The trick is that many development studios already have a lot of good examples of art assets in their back catalogue. In principle this would allow them to use their own previous assets as training data for a deep learning system including vast amounts of recorded dialogue and animation. However, the challenge for facial animation in particular is that it requires learning a mapping from one complex space, namely speech to another abstract space, facial animation. This is further complicated by the fact that in contrast to gas stations, speech and animation are not stationary, but change rapidly and widely over time.

 

The good news is that deep learning excels at complex mapping tasks and can create extremely powerful models given enough training data. There is a vast body of research from speech recognition and speech synthesis that gives a good foundation on how to model speech which combined with expert knowledge in computer graphics enables the training of systems that automatically produce facial animation from speech input alone. Furthermore the same principle of constraining machine learning with expert knowledge can be applied to any type of asset giving developers the ability to create vast amounts of content quicker and cheaper while saving resources in the process.
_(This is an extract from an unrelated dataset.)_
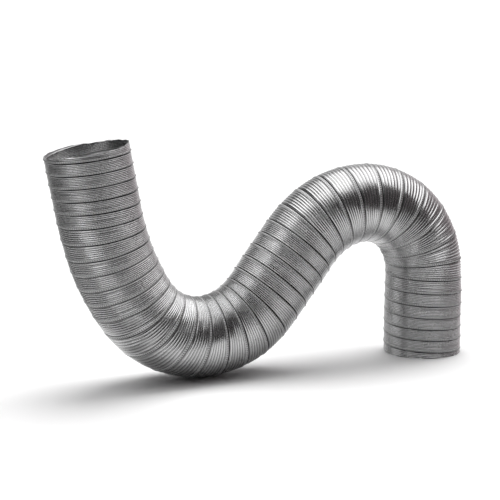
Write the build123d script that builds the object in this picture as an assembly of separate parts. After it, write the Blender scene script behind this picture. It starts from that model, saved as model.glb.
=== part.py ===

Game Studios can now implement machine learning and deep learning in their art production pipelines to meet the challenges posed by continually increasing graphics requirements, as well as the consumers’ demand for immersive quality content. Especially for such time-intensive production as facial animation, which plays a significant part in player engagement through storytelling. Third party vendors such as Speech Graphics are bringing their expertise in deep learning, not generally inherent in the game industry, to elevate those thousands of lines of dialogue animation to a standard that modern immersive game productions demand and the high quality players expect.